WE are often told that this is a scientific age, and the statement is undoubtedly true. The world now more than ever before looks to science as a secular if not a spiritual guide. However much their speculations may be questioned and controverted, the scientific book and the scientific man are popularly accepted as authority, at least on matters of physical and historical fact. The veracity of science therefore is, or ought to be, above suspicion. How careful, then, ought the teacher and exponent of science to be that his assertions are true; that his alleged facts are facts; and that even his speculations are free from the appearance of dogmatism! He needs to be especially particular when writing for the general public, for people untrained in science will accept his statements as expert testimony. Errors will thus be sure to mislead his readers, many of whom are without the knowledge that would enable them to discriminate between the true and the false in his assertions.

In The Popular Science Monthly for June, 1881, appeared an article on Glucose and Grape-Sugar, by Prof. H. W. Wiley. In that article the following unfortunate statement was made: "In commercial honey, which is entirely free from bee mediation, the comb is made of paraffin, and filled with pure glucose by appropriate machinery." To say that there was not one word of truth in that extraordinary assertion is the short and proper way to put it, and that is exactly what I undertake to say. There was not a tittle of evidence that any such honey had ever been made up to that time, nor is there a particle of evidence that any such honey has since been made.
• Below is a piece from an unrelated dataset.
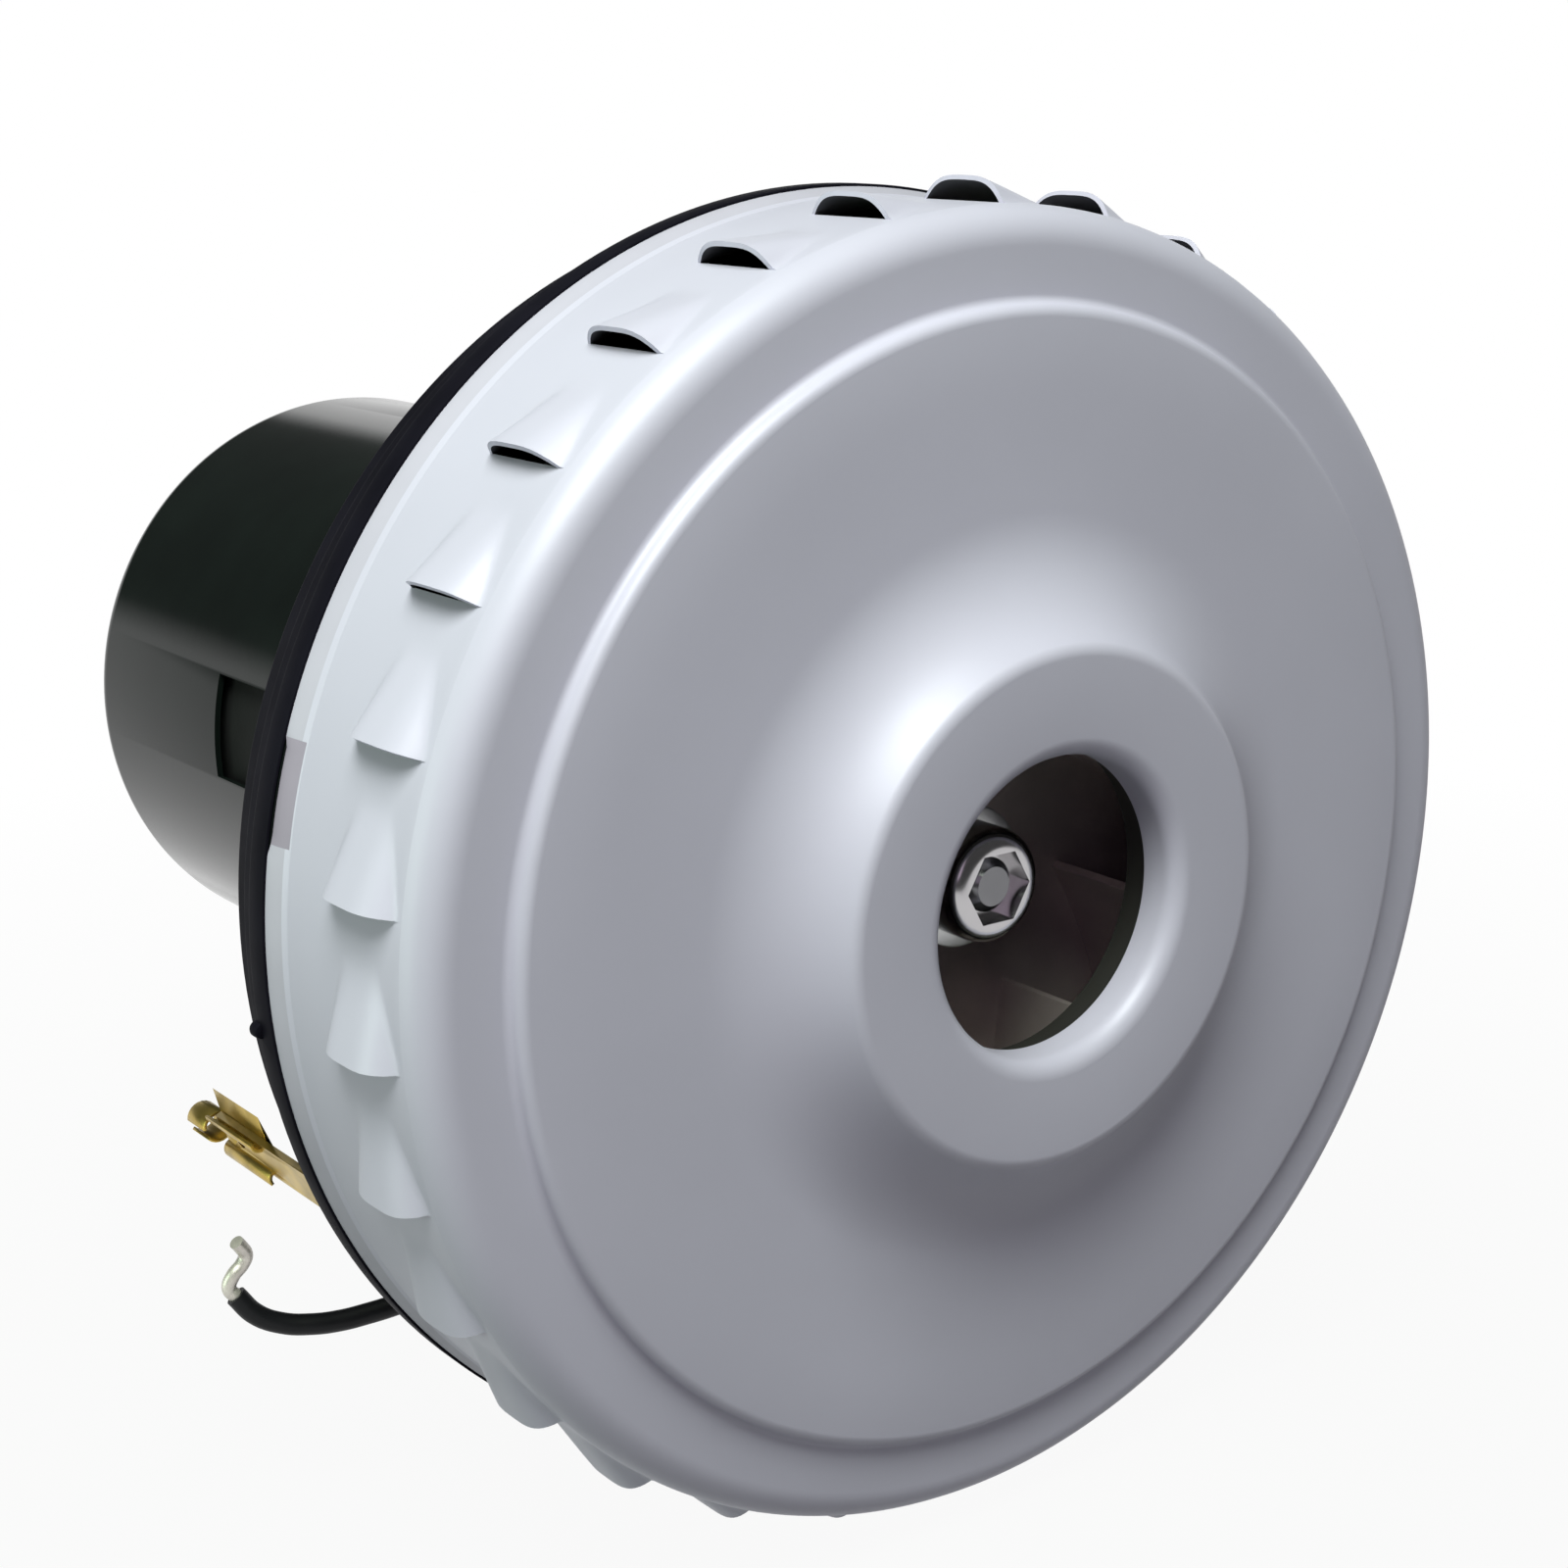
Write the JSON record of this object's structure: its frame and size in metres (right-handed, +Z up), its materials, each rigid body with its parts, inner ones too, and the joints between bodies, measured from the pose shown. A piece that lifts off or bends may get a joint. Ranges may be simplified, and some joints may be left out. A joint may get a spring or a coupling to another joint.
{
  "type": "vacuum motor",
  "caption": "Vacuum motor unit: a louvred drawn fan casing with a central inlet and an enclosed impeller, driven by a brushed motor in a round can.",
  "frame": {"origin": "on the motor axis, in the middle of the rim gasket's seat", "axes": "+Y along the motor axis from the inlet to the closed end of the can, +Z up as pictured, +X to the right seen from the inlet"},
  "size_m": [0.1492, 0.1565, 0.1498],
  "materials": {
    "casing_sheet": "satin zinc-coated drawn sheet",
    "black_paint": "gloss black enamel",
    "black_rubber": "smooth moulded rubber",
    "black_insulation": "satin lead insulation",
    "plated_steel": "zinc plated",
    "bearing_steel": "ground",
    "cage_steel": "pressed strip",
    "spring_steel": "drawn wire",
    "nut_chrome": "bright",
    "shaft_steel": "ground",
    "wheel_sheet": "rolled sheet",
    "turned_aluminium": "turned",
    "lamination": "stacked sheet edges",
    "cast_aluminium": "die cast",
    "enamelled_copper": "varnished winding",
    "copper": "turned bars",
    "brass_sheet": "stamped, slightly tarnished",
    "tinned_copper": "tinned strands",
    "white_nylon": "moulded",
    "phenolic": "moulded",
    "fan_nylon": "moulded",
    "carbon": "pressed graphite"
  },
  "bodies": {
    "housing": {"fan_casing": "casing_sheet", "back_plate": "black_paint", "rim_gasket": "black_rubber", "motor_can": "black_paint", "can_screws": "plated_steel", "front_bearing_retainer": "plated_steel", "front_bearing_outer": "bearing_steel", "rear_bearing_outer": "bearing_steel", "bearing_spring_washer": "spring_steel", "stator_seat_ring": "cast_aluminium", "stator_core": "lamination", "pole_liner_left": "white_nylon", "pole_liner_right": "white_nylon", "field_coil_left": "enamelled_copper", "field_coil_right": "enamelled_copper", "rear_bracket": "cast_aluminium", "stator_screws": "plated_steel", "stator_nuts": "plated_steel", "brush_holder_upper": "brass_sheet", "brush_holder_lower": "brass_sheet", "holder_sleeve_upper": "phenolic", "holder_sleeve_lower": "phenolic", "brush_spring_upper": "spring_steel", "brush_spring_lower": "spring_steel", "earth_tab": "brass_sheet", "tab_rivet": "plated_steel", "brass_terminal": "brass_sheet", "lead_grommet": "black_rubber", "lead_wire": "black_insulation", "lead_tip": "tinned_copper"},
    "rotor": {"shaft": "shaft_steel", "shaft_spacer": "plated_steel", "impeller_hub": "turned_aluminium", "impeller_back_disc": "wheel_sheet", "impeller_blades": "wheel_sheet", "impeller_front_shroud": "wheel_sheet", "nut_washer": "plated_steel", "shaft_nut": "nut_chrome", "front_bearing_inner": "bearing_steel", "rear_bearing_inner": "bearing_steel", "armature_core": "lamination", "armature_winding": "enamelled_copper", "commutator_hub": "phenolic", "commutator": "copper", "cooling_fan": "fan_nylon"},
    "front_cage": {"front_bearing_cage": "cage_steel", "front_bearing_balls": "bearing_steel"},
    "rear_cage": {"rear_bearing_cage": "cage_steel", "rear_bearing_balls": "bearing_steel"},
    "upper_brush": {"brush_upper": "carbon"},
    "lower_brush": {"brush_lower": "carbon"}
  },
  "joints": [
    {"name": "rotor_spin", "type": "hinge", "parent": "housing", "child": "rotor", "pos_m": [0, 0, 0], "axis": [0, -1, 0], "continuous": true},
    {"name": "front_cage_spin", "type": "hinge", "parent": "housing", "child": "front_cage", "pos_m": [0, 0, 0], "axis": [0, -1, 0], "continuous": true},
    {"name": "rear_cage_spin", "type": "hinge", "parent": "housing", "child": "rear_cage", "pos_m": [0, 0, 0], "axis": [0, -1, 0], "continuous": true},
    {"name": "upper_brush_slide", "type": "slide", "parent": "housing", "child": "upper_brush", "axis": [0, 0, 1], "range_m": [0, 0.004], "stiffness_N_per_m": 120, "springref_m": -0.02, "deforming": ["brush_spring_upper"]},
    {"name": "lower_brush_slide", "type": "slide", "parent": "housing", "child": "lower_brush", "axis": [0, 0, -1], "range_m": [0, 0.004], "stiffness_N_per_m": 120, "springref_m": -0.02, "deforming": ["brush_spring_lower"]}
  ],
  "couplings": [
    {"joint": "front_cage_spin", "follows": "rotor_spin", "ratio": 0.368},
    {"joint": "rear_cage_spin", "follows": "rotor_spin", "ratio": 0.368}
  ]
}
Nevertheless, this vile slander on an honest and honorable industry has done incalculable injury to bee-culture in America, if not throughout the world. A lie is said to travel half round the world while the truth is getting ready to start, and this one proved no exception. Though contradicted and refuted over and over again, it still lives and is still going. Newspapers still keep iterating and reiterating Prof. Wiley's slander, but they seldom publish a correction. Thousands of people, common and uncommon, still believe that scientific yarn that comb-honey is manufactured throughout without "bee mediation," and why shouldn't they? The former believe it because the newspapers say so, and the latter because the magazines and encyclopædias say so; for it is a fact that this itinerant fiction has actually found a place in American Cyclopædia and the American supplement to the Encyclopædia Britannica. In justice to the latter, however, it mnst be said that the British work, whose publishers repudiate the American supplement, contains nothing of this.

Here is what the American Cyclopædia says on the subject: "Glucose is very extensively fed to bees, which eat it with great avidity, and store it away unchanged as honey. It is also put up directly in trade as honey—with which bees have had nothing to do—being put by means of appropriate machinery into artificial combs made of paraffin" (page 834, vol. viii, edition of 1883).

The American supplement to the Encyclopædia Britannica has this information on the subject: "Honey is manufactured on the same plan, only here the bees are employed to assist in the fraud. They are furnished with a supply of starch-sugar, which they store in their combs, when these combs are also fraudulent, being made from paraffin and furnished to the bees, who fill them with glucose and cap them with genuine wax. It is difficult to see how the art of adulteration could be carried further" (page 41, vol. i, Hubbard Brothers, Philadelphia and New York, 1885).

Argument and refutation failing to kill the falsehood, the editor of Gleanings in Bee-Culture—a responsible man financially—offered a reward of one thousand dollars to any one (including Prof. Wiley) who would produce some of the so-called "manufactured" honey, or designate the place where it was made or could be found. This offer is still open and good. The writer of this article also offered through the press a reward of one hundred colonies of bees (equal to about one thousand dollars) to any one who would produce some of this "artificial honey." This offer also is still open and good. None, however, has ever been produced. No one has yet come forward to claim the cash or the bees.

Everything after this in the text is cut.